>> begin RAW DATA

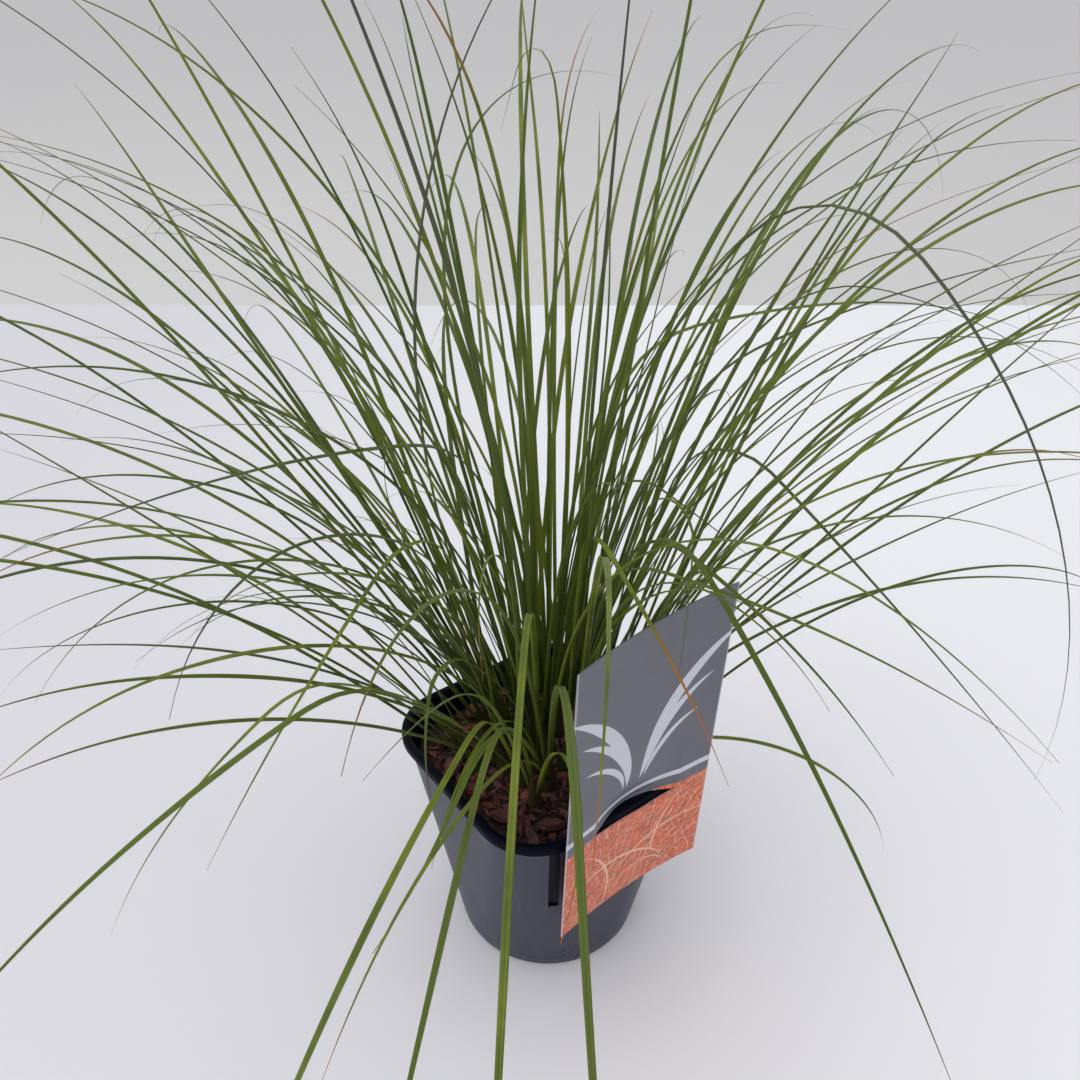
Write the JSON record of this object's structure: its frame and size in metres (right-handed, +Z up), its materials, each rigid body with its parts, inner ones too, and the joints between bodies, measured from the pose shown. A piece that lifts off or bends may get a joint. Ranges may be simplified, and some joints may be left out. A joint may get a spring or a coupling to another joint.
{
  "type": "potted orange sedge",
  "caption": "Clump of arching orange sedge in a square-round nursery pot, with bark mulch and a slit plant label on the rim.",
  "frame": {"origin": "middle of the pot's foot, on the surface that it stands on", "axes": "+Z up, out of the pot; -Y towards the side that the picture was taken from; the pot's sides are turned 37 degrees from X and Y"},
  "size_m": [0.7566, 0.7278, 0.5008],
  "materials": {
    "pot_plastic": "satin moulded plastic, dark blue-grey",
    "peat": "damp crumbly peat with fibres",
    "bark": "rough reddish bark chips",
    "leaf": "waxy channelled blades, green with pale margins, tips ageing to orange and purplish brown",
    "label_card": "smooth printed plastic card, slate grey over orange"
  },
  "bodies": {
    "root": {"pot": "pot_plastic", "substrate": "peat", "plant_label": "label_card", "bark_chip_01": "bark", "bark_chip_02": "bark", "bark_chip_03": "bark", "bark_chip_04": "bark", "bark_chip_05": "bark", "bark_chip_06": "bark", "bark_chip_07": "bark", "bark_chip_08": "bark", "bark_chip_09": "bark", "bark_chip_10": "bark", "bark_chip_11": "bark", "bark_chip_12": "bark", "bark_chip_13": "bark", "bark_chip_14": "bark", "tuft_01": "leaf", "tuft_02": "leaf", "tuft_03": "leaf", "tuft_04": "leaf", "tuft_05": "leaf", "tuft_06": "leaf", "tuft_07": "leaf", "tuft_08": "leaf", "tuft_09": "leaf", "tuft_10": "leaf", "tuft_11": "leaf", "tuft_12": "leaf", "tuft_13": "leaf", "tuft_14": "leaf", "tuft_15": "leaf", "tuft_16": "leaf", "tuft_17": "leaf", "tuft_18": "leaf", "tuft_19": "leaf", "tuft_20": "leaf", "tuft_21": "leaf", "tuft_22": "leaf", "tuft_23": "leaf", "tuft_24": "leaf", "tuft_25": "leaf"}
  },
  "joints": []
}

>> end RAW DATA

◆ **WHAT THE EXERCISE ASKS**:
Give back all the data exactly as written.

◆ **SOLUTION FOR THIS EXERCISE**:
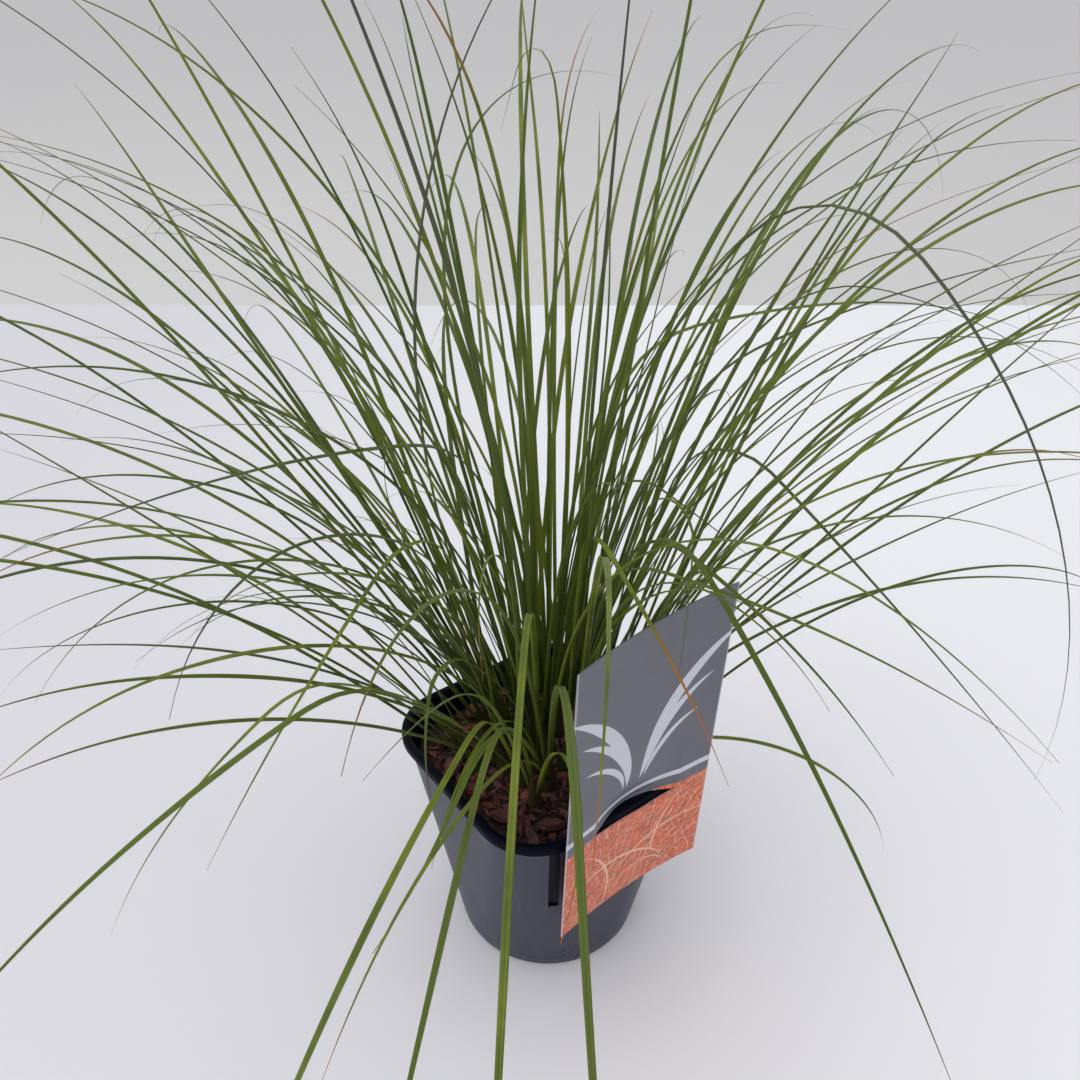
Write the JSON record of this object's structure: its frame and size in metres (right-handed, +Z up), its materials, each rigid body with its parts, inner ones too, and the joints between bodies, measured from the pose shown. A piece that lifts off or bends may get a joint. Ranges may be simplified, and some joints may be left out. A joint may get a spring or a coupling to another joint.
{
  "type": "potted orange sedge",
  "caption": "Clump of arching orange sedge in a square-round nursery pot, with bark mulch and a slit plant label on the rim.",
  "frame": {"origin": "middle of the pot's foot, on the surface that it stands on", "axes": "+Z up, out of the pot; -Y towards the side that the picture was taken from; the pot's sides are turned 37 degrees from X and Y"},
  "size_m": [0.7566, 0.7278, 0.5008],
  "materials": {
    "pot_plastic": "satin moulded plastic, dark blue-grey",
    "peat": "damp crumbly peat with fibres",
    "bark": "rough reddish bark chips",
    "leaf": "waxy channelled blades, green with pale margins, tips ageing to orange and purplish brown",
    "label_card": "smooth printed plastic card, slate grey over orange"
  },
  "bodies": {
    "root": {"pot": "pot_plastic", "substrate": "peat", "plant_label": "label_card", "bark_chip_01": "bark", "bark_chip_02": "bark", "bark_chip_03": "bark", "bark_chip_04": "bark", "bark_chip_05": "bark", "bark_chip_06": "bark", "bark_chip_07": "bark", "bark_chip_08": "bark", "bark_chip_09": "bark", "bark_chip_10": "bark", "bark_chip_11": "bark", "bark_chip_12": "bark", "bark_chip_13": "bark", "bark_chip_14": "bark", "tuft_01": "leaf", "tuft_02": "leaf", "tuft_03": "leaf", "tuft_04": "leaf", "tuft_05": "leaf", "tuft_06": "leaf", "tuft_07": "leaf", "tuft_08": "leaf", "tuft_09": "leaf", "tuft_10": "leaf", "tuft_11": "leaf", "tuft_12": "leaf", "tuft_13": "leaf", "tuft_14": "leaf", "tuft_15": "leaf", "tuft_16": "leaf", "tuft_17": "leaf", "tuft_18": "leaf", "tuft_19": "leaf", "tuft_20": "leaf", "tuft_21": "leaf", "tuft_22": "leaf", "tuft_23": "leaf", "tuft_24": "leaf", "tuft_25": "leaf"}
  },
  "joints": []
}